By showing whether children and families are accessing the right services at the right amount and quality, these indicators turn abstract goals into concrete signals for action. Despite their importance, evidence-informed lead indicators are often missing from routine reporting, even though they can often be calculated from existing data. For example, most early years services will capture attendance records, but these are rarely reported or analysed to identify whether children or families participated enough to benefit, or whether priority cohorts were over-represented in patterns of under-attendance. Governments collect workforce census data, but local early years partnerships and services cannot access the data in ways that support practical planning for how many services are needed or how quality should be improved.
Embedding relevant, repeated and timely indicators into routine practice is essential for driving equitable outcomes. Mapping them makes inequities visible, aligns needs with resources and supports decisions that reflect local priorities and cultural safety (Restacking the Odds, 2025). With fit-for-purpose tools, training and strong leadership, data become a powerful enabler of continuous improvement.
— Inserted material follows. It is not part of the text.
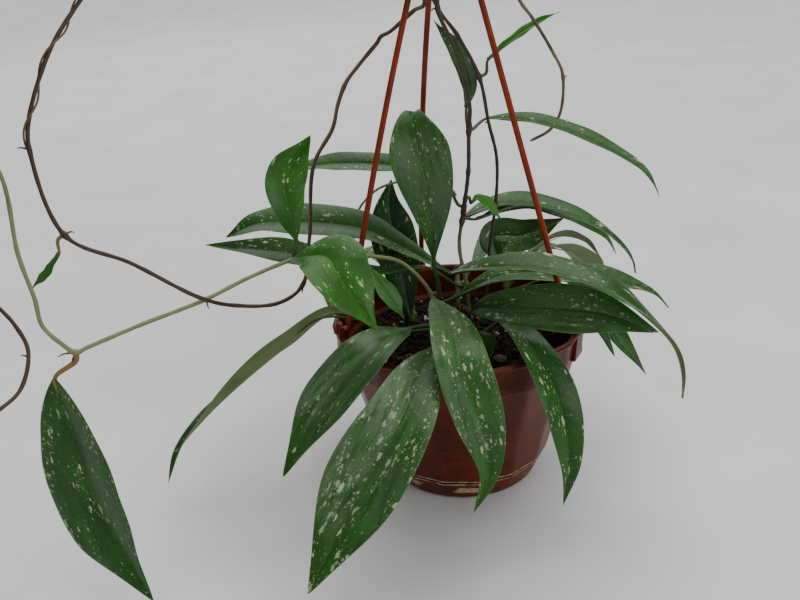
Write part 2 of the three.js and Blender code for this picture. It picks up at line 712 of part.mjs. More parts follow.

The logic ultimately provides a structure for different decision makers to cooperate and ensure data are utilised to inform key decisions that improve children’s outcomes. The logic provides a shared structure for decision makers to align and use data to inform action, increasing the value of existing data, much of which may be high-quality and purposeful at the individual level, by enabling it to be used more effectively at scale. Box 3 provides a hypothetical example of how the early years data logic could be applied in an early years partnership.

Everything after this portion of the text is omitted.